Giants management regularly encourages their fans to “ignore the numbers”, because anyone can see the starting staff is doing pretty well despite the lack of run support.


Currently starter Matt Moore has a 6.00 ERA and a whopping 1.62 WHIP after 14 starts.  In 78.1 IP Moore has given up 95 hits.

In 14 starts this season Jeff Samardzija has a 4.81 ERA and a 1.18 WHIP. Matt Cain’s 14 starts have resulted in a 4.99 ERA and 1.60 WHIP. Even rookie Ty Blach’s 11 starts put him at a mediocre 4.23 ERA with 78 hits in 76.2 IP.

Myth #2
You have to admit, the Giants have had a ton of player injuries and they would be playing a lot better if everyone was healthy.

The excellent RosterResource.com documents DL stints for every MLB team on their Disabled List Tracker.

They not only count the number of player DL stints, they provide a Roster Effect Rating (RER) because all players aren’t the same— losing an everyday high performing player to the DL is obviously more damaging than losing a bench player.

The three teams at the top of the current list are the New York Mets (18 DL stints, a 9.85 RER); the Los Angeles Dodgers (26 DL stints, 9.62 RER); and the Seattle Mariners (16 DL stints, 9.55 RER).

The San Francisco Giants are 14th with 13 DL stints and a 6.65 RER. Colorado, Toronto, Arizona, and San Diego are among the other teams who have been hit much harder by key injuries than the Giants and won more games.

But, for a second, the injury excuse sounded pretty good.

Myth #3
A familiar series of excuses from the front office, the manager, and the local sports media. All of which depend on Giant fans not thinking too deeply.

  • “Sure, Jeff Samardzija gave up three runs in 6 innings today [a 4.50 ERA], but forget the numbers—he actually pitched really well.”
  • “The umpires are squeezing Giant pitchers at the plate and not the other teams”; or, “The umpires are calling strikes on Giant hitters when they’re really balls.”
  • The [hitters/pitchers/fielders] just aren’t used to playing in [name any away ballpark].
  • Denard Span [usually/sometimes/OK, never] gets to that ball.
  • Hunter Pence is coming around and is about to play like the Hunter Pence of [four, five, six] years ago.
  • “That ball gets over the fence in any other ballpark”; or, “That ball stays in the park at AT&T”. It’s not the Giants players– the baseballs just aren’t doing what they’re supposed to do.
  • All the bad fielding, bad pitching, bad base running, and bad hitting is just bad luck.
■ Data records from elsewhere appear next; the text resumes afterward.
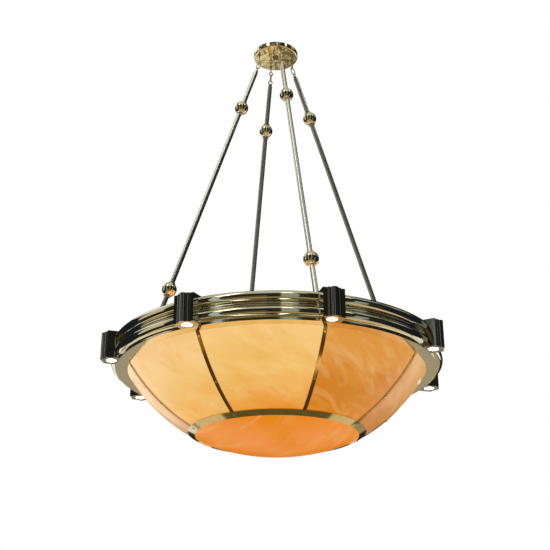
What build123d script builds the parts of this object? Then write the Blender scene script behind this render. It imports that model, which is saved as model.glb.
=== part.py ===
"""Alabaster bowl pendant, in millimetres.

The origin is the centre of the ceiling face, +Z points up, and everything hangs below it.
Angles are counted round +Z from +X. The four legs hang at 45 degrees to the X and Y axes,
the eight lamp housings stand every 45 degrees, and each rib runs down under a housing.
"""
import os
from math import asin, atan2, cos, degrees, hypot, radians, sin, sqrt

from build123d import *

# ---- overall hang ----------------------------------------------------------------------
HANG_DROP = 980.0            # ceiling face to the underside of the rim plate
LEG_COUNT = 4
BAY_COUNT = 8                # lamp housings, ribs and alabaster panels

# ---- clearances ------------------------------------------------------------------------
SEAT_GAP = 0.2               # between curved faces of pieces that are clamped together
LOOP_GAP = 0.3               # between wire loops that hang in each other
BORE_GAP = 0.1               # radial room round studs, screws and spigots
THREAD_GAP = 0.05            # radial room between a thread's two halves

# ---- canopy and ceiling hardware -------------------------------------------------------
CANOPY_DIA = 127.0
CANOPY_DEPTH = 13.5
CANOPY_WALL = 2.0
CANOPY_EDGE_ROUND = 4.0
CROSSBAR_LENGTH = 104.0
CROSSBAR_WIDTH = 20.0
CROSSBAR_THICK = 3.0
BOX_SCREW_SPACING = 88.9     # the usual ceiling box
BOX_SCREW_HOLE_DIA = 5.0
HANGER_PLATE_DIA = 116.0
HANGER_PLATE_THICK = 4.0
NIPPLE_DIA = 13.0
NIPPLE_BORE_DIA = 8.0
NIPPLE_NUT_FLATS = 19.0
NUT_HEIGHT = 3.8
CAP_NUT_DIA = 18.0
CAP_NUT_HEIGHT = 11.0
CAP_NUT_ROUND = 6.0
NIPPLE_BELOW_CANOPY = 6.0

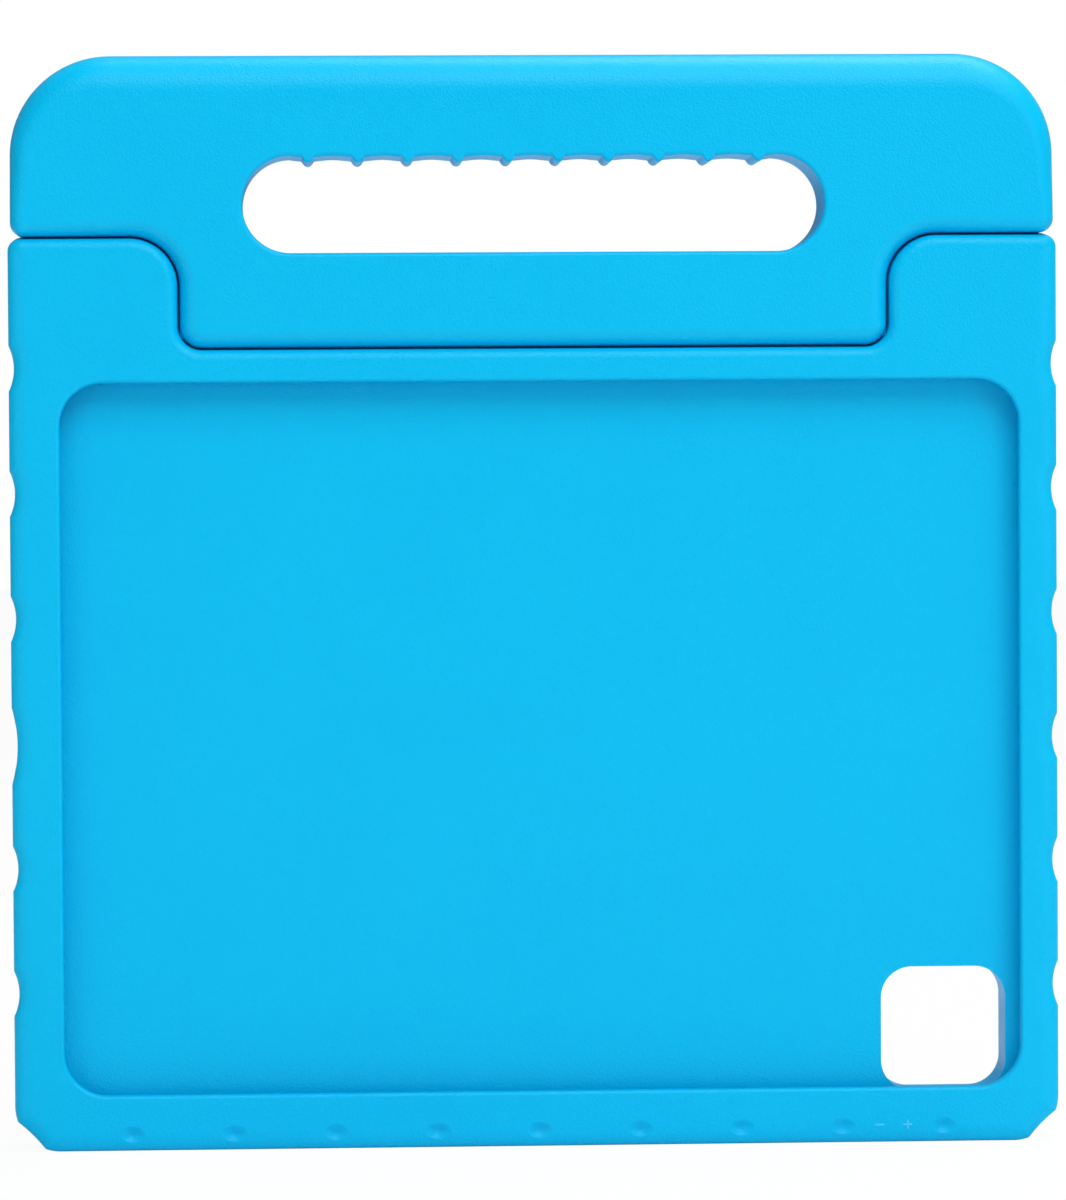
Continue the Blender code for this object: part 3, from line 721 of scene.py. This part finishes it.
def button_forms(name, span, middle, along, inwards):
    """A button's recess and the raised pad in it, whose width runs from front to back."""
    sizes = bpy.context.scene.opening_sizes

    def ring(outline, depth):
        sunk = depth * Vector(inwards)
        return [middle + x * Vector(along) + Vector((0, y, 0)) + sunk for x, y in outline]

    margins = 2 * sizes.button_margin
    recess = rounded_rectangle((span + margins, sizes.button_width + margins))
    pad = rounded_rectangle((span, sizes.button_width))
    vectors = inward_vectors(pad)
    soft = sizes.button_height / 2
    top = sizes.button_recess - sizes.button_height
    cut = [ring(recess, depth) for depth in (-OVERCUT, sizes.button_recess)]
    pad_rings = [ring(pad, sizes.button_recess + OVERCUT / 2)]
    for reach, depth in quarter(PAD_RIM_STEPS):
        shift = soft * reach
        moved = [(x + shift * dx, y + shift * dy) for (x, y), (dx, dy) in zip(pad, vectors)]
        pad_rings.append(ring(moved, top + soft * depth))
    return loft(f"{name}_recess", cut), loft(f"{name}_pad", pad_rings)


def body_buttons():
    """Recesses and pads of the volume and power buttons."""
    sizes = bpy.context.scene.opening_sizes
    span, _, _, front, floor = pocket()
    depth = (front + floor) / 2
    middle = span / 2 - sizes.volume_inset
    height = bpy.context.scene.body_sizes.sill + sizes.power_inset
    pairs = []
    for side, word in ((-1, "down"), (1, "up")):
        spot = Vector((middle + side * sizes.volume_pitch / 2, depth, 0))
        pairs.append(button_forms(f"volume_{word}", sizes.volume_length, spot, (1, 0, 0), (0, 0, 1)))
    spot = Vector((BODY_HALF, depth, height))
    pairs.append(button_forms("power", sizes.power_length, spot, (0, 0, 1), (-1, 0, 0)))
    return zip(*pairs)


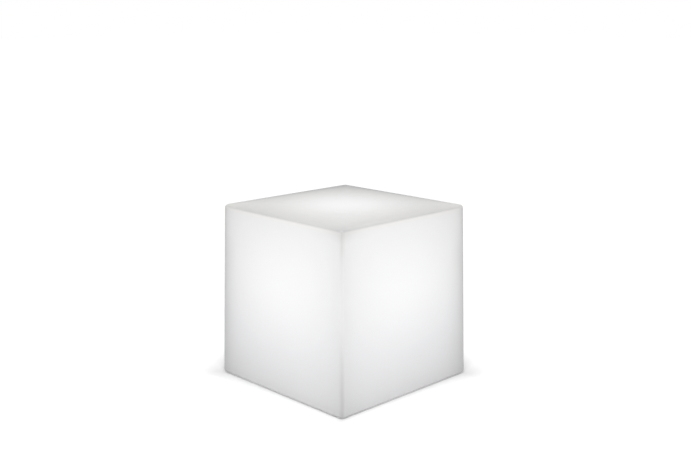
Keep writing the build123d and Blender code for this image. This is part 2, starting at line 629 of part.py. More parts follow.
# ---------------------------------------------------------------- button and switch
def make_power_button():
    cap = rod(BUTTON_RADIUS, BUTTON_BOTTOM, BUTTON_TOP)
    cap = fillet(cap.edges().group_by(Axis.Z)[0], BUTTON_EDGE)
    finger = (BUTTON_DISH_RADIUS**2 + BUTTON_DISHING**2) / (2 * BUTTON_DISHING)
    cap -= Pos(0, 0, BUTTON_BOTTOM + BUTTON_DISHING - finger) * Sphere(finger)
    hub = STEM_RADIUS + BUTTON_HUB
    cap -= ring(BUTTON_RADIUS - BUTTON_SKIN, hub, BUTTON_BOTTOM + BUTTON_SKIN, BUTTON_TOP)
    cap += rod(STEM_RADIUS, BUTTON_TOP - BUTTON_SKIN, STEM_TOP)
    groove_bottom = STEM_RADIUS - CLIP_DEPTH
    return cap - ring(hub, groove_bottom, CLIP_Z, CLIP_Z + CLIP_THICKNESS)


def make_button_clip():
    """An open spring clip in the stem's groove, which keeps the button in its guide."""
    inner = STEM_RADIUS - CLIP_DEPTH + FIT_GAP
    clip = ring(STEM_RADIUS + CLIP_REACH, inner, CLIP_Z, CLIP_Z + CLIP_THICKNESS)
    mouth = block(2 * STEM_RADIUS, 2 * inner - CLIP_DEPTH, CLIP_Z, CLIP_Z + CLIP_THICKNESS)
    return clip - Pos(STEM_RADIUS + CLIP_REACH / 2, 0, 0) * mouth


def make_button_seal():
    section = O_RING_SECTION / 2
    middle = (POCKET_CEILING + GUIDE_TOP) / 2
    return Pos(0, 0, middle) * Torus(STEM_RADIUS + RUNNING_GAP + section, section)


def make_push_switch():
    body = block(SWITCH_SIDE, SWITCH_SIDE, SWITCH_BOTTOM, BOARD_BOTTOM)
    body = chamfer(body.edges().group_by(Axis.Z)[0], SWITCH_LIP / 2)
    body -= rod(PLUNGER_RADIUS + RUNNING_GAP, SWITCH_BOTTOM, SWITCH_CEILING)
    room = PLUNGER_RADIUS + COLLAR_REACH + RUNNING_GAP
    return body - rod(room, SWITCH_BOTTOM + SWITCH_LIP, SWITCH_CEILING)


def make_switch_plunger():
    plunger = rod(PLUNGER_RADIUS, STEM_TOP, COLLAR_BOTTOM)
    collar = PLUNGER_RADIUS + COLLAR_REACH
    return plunger + rod(collar, COLLAR_BOTTOM, COLLAR_BOTTOM + COLLAR_HEIGHT)


# ---------------------------------------------------------------- charging socket and cover
def make_charge_socket():
    """A round panel socket: flange and barrel, with a bore, a centre pin and two tags."""
    bore_end = RECESS_CEILING + SOCKET_DEPTH
    socket = rod(SOCKET_FLANGE, RECESS_CEILING, SOCKET_SHOULDER)
    socket += rod(SOCKET_BARREL, SOCKET_SHOULDER, SOCKET_TOP)
    socket -= rod(SOCKET_BORE, RECESS_CEILING, bore_end)
    mouth_end = RECESS_CEILING + SOCKET_MOUTH_DEPTH
    socket -= cone(SOCKET_MOUTH, SOCKET_BORE, RECESS_CEILING, mouth_end)
    pin = rod(SOCKET_PIN, RECESS_CEILING + SOCKET_PIN_SUNK, bore_end)
    socket += fillet(pin.edges().group_by(Axis.Z)[0], SOCKET_PIN / 2)
    for side in (-1, 1):
        tag_y = side * LEAD_SPREAD / 2
        socket += block(TAG_THICKNESS, TAG_WIDTH, SOCKET_TOP, SOCKET_TOP + TAG_HEIGHT, y=tag_y)
    return Pos(SOCKET_OFFSET, 0, 0) * socket


def make_socket_seal():
    seal = ring(SOCKET_FLANGE, SOCKET_BARREL + FIT_GAP, SOCKET_SHOULDER, SOCKET_SEAT)
    return Pos(SOCKET_OFFSET, 0, 0) * seal


def make_socket_nut():
    outline = RegularPolygon(SOCKET_BARREL + NUT_WALL, 6, major_radius=False)
    nut = raised(outline, RECESS_ROOF, RECESS_ROOF + NUT_THICKNESS)
    nut -= rod(SOCKET_BARREL + FIT_GAP, RECESS_ROOF, RECESS_ROOF + NUT_THICKNESS)
    return Pos(SOCKET_OFFSET, 0, 0) * nut


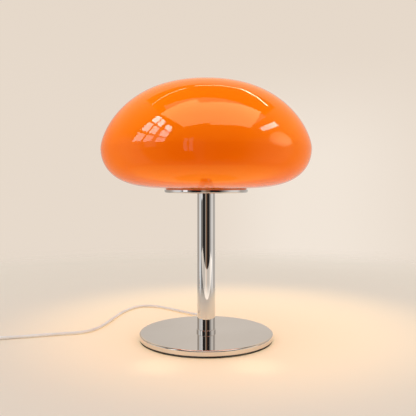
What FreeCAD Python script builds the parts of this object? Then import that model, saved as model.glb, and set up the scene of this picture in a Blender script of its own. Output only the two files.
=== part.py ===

Any other season, it could’ve gone the Giants way and they would be on their way to another World Series.

No one who is a longtime follower of this franchise likes what’s happened to the San Francisco Giants this season, and where they’ve been headed the past several years.

But the more the Giants front office spins myths about the 2017 season, and the team’s performance over the past several years, the farther away they get from being the championship organization that 2010 and 2012 promised.

3 thoughts on “The Top Three Myths About the Giants Disastrous 2017 Season

  1. Hear, hear!

    And I believe that the front office is so terrified of the “R” word (rebuilding) and its potential impact upon fan attendance and fawning, that they won’t allow a dramatic, multi-year rebuilding effort to happen. At least not for the foreseeable future.

    If they lose 100 games this season, (because, you know, strange, unexplainable things happen to really good teams every now and then, but with Parker in left fielder next year and without all the bad breaks and weirdness of 2017 we will return to championship form in 2018) and then lose 100 more in 2018, the smell may become too strong for even Larry Baer to deny.

    And in the meantime, look to purchase some stock in perfume.


    1. The Giants franchise has become a generic event enterprise. And AT&T Park is the event venue.

      Despite the fact that the team (and the organization) desperately need a rebuild there can never be a true rebuild. Because the Giants event being sold has to be fully open and running at all times, and the product has to be perceived as “the best” even when it clearly is not.

      The ownership group and front office treats their fans like children. They believe their fanbase needs continuous shiny objects dangled in front of it, or (apparently) they’ll get bored and go to the movies or Lake Tahoe or to some other event. And that’s the price you pay for marketing “magic” over actually building a thriving baseball franchise.

      But this also highlights how backward and out of touch the San Francisco Giants are with how 21st century ballclubs are run. Sure, twenty years ago, a “rebuild” would have taken three years, but smart, progressive GMs can now rebuild on the run and rebuild timelines can be much shorter.

      I’d like to think that Giant fans in general, and AT&T Park ticket buyers specifically, would understand and go along with a team rebuild. Besides making shiploads of money, the other thing the Giants front office is good at is effective marketing and communication. If they can sell Gorkys Hernandez, Matt Cain, and Denard Span they can sell anything.


  2. Agreed. And the irony, to me, is that rebuilding a bad team doesn’t even require a lot of nonsensical spin. Rebuilding a bad team into a competitive team can be legitimately exciting to fans.

    I understand that fans build attachments to players, but as soon as Timmy is gone, fans will latch onto Tyler, or Christian, or whomever is on the field wearing the team uniform and making positive contributions.